All’epoca in cui le fu prospettata l’unione con il nobile francese, Clotilde era giovanissima, molto religiosa, semplice e del tutto priva di ambizioni sentimentali. Il matrimonio era ancora lontanissimo dai suoi desideri. Ma la sua unione con un uomo prossimo ai quarant’anni, anticlericale, libertino, aperto alle più avanzate teorie sociali, filosofiche e artistiche del suo tempo, era resa necessaria dall’alleanza franco-sabauda, le cui basi erano state poste nell’incontro segreto di Plombières tra l’imperatore e il primo ministro piemontese Cavour. Clotilde, che tre anni prima era rimasta orfana della madre Maria Adelaide d’Asburgo, fu lasciata sola a decidere del proprio destino, di quello del suo paese e della causa italiana. Alla fine scelse il matrimonio: “Quando mi sono maritata, quantunque giovane, sapevo quel che facevo e se l’ho fatto è perché l’ho voluto”, scriverà in quella mirabile lettera della fine dell’estate del ‘70. Senza il suo «sì» Napoleone avrebbe probabilmente negato il suo appoggio ai progetti espansionistici del Piemonte sul Lombardo – Veneto e oggi studieremmo una storia diversa.

Clotilde scelse il suo destino in piena consapevolezza, ma senza alcuna ingenuità: sapeva che il bene del suo paese le sarebbe costato un matrimonio avaro di affetto e, persino, di considerazione da parte del marito, nonostante la gioia di tre figli. Clotilde affrontò ogni prova con una fede granitica, con una divorante devozione per il Sacro Cuore di Gesù, con il fervore di una sentita carità, alla larga dagli inesausti divertimenti di una moderna e festante Parigi e, in seguito, dopo la disfatta di Sedan, nel silenzioso rifugio di Prangins, sul lago di Ginevra

La fedeltà al proprio dovere morale fu, per lei, il faro di ogni sua scelta, anche quando subì la dolorosa separazione dal marito pur di non prestarsi alle ambizioni politiche di lui, troppo stridenti rispetto alle sue convinzioni religiose e alla sua idea di lealtà verso la famiglia imperiale.
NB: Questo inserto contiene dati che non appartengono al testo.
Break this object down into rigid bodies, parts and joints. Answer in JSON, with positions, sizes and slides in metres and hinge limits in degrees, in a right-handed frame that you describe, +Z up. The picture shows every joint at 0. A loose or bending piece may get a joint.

A soli trentacinque anni Clotilde tornò quindi al suo Piemonte con l’unica compagnia della figlia Letizia e si stabilì a Moncalieri, in uno dei castelli sabaudi in cui da bambina aveva trascorso tante ore felici. Vi rimase trentatrè anni, fino alla morte, vivendo come una monaca, consacrata ai voti di povertà, castità e obbedienza come laica domenicana. La sua anima toccherà vette di non comune splendore spirituale, beneficando la gente che viveva con lei nel castello e tanti bisognosi del paese e dell’Italia intera, al punto che alla sua morte, avvenuta il 25 giugno 1911, venne salutata come la “santa di Moncalieri”.

Eppure, nonostante i suoi enormi meriti, l’oblio ha steso una patina di silenzio su questa sfortunata principessa: la causa di beatificazione intrapresa a Roma per l’accertamento dell’eroicità delle sue virtù si è arenata per mancanza di fondi e la storiografia sembra aver cancellato il ricordo del suo enorme sacrificio di fanciulla. Riportando alla luce la sua figura, la biografia di Cristina Tessaro rende giustizia a un’eroina che ha consumato un ferreo senso del dovere nella silenziosa immolazione della sua vita. Il suo esempio torna alla luce non solo come riscoperta storiografica, ma anche come attuale spunto di orientamento morale, prezioso soprattutto in questo tempo di crisi delle istituzioni e di povertà di riferimenti positivi. Clotilde insegna il valore delle responsabilità personali e civili come traguardo a cui non si può né si deve mancare, se non si vuole mancare al senso più autentico e nobile di sé stessi.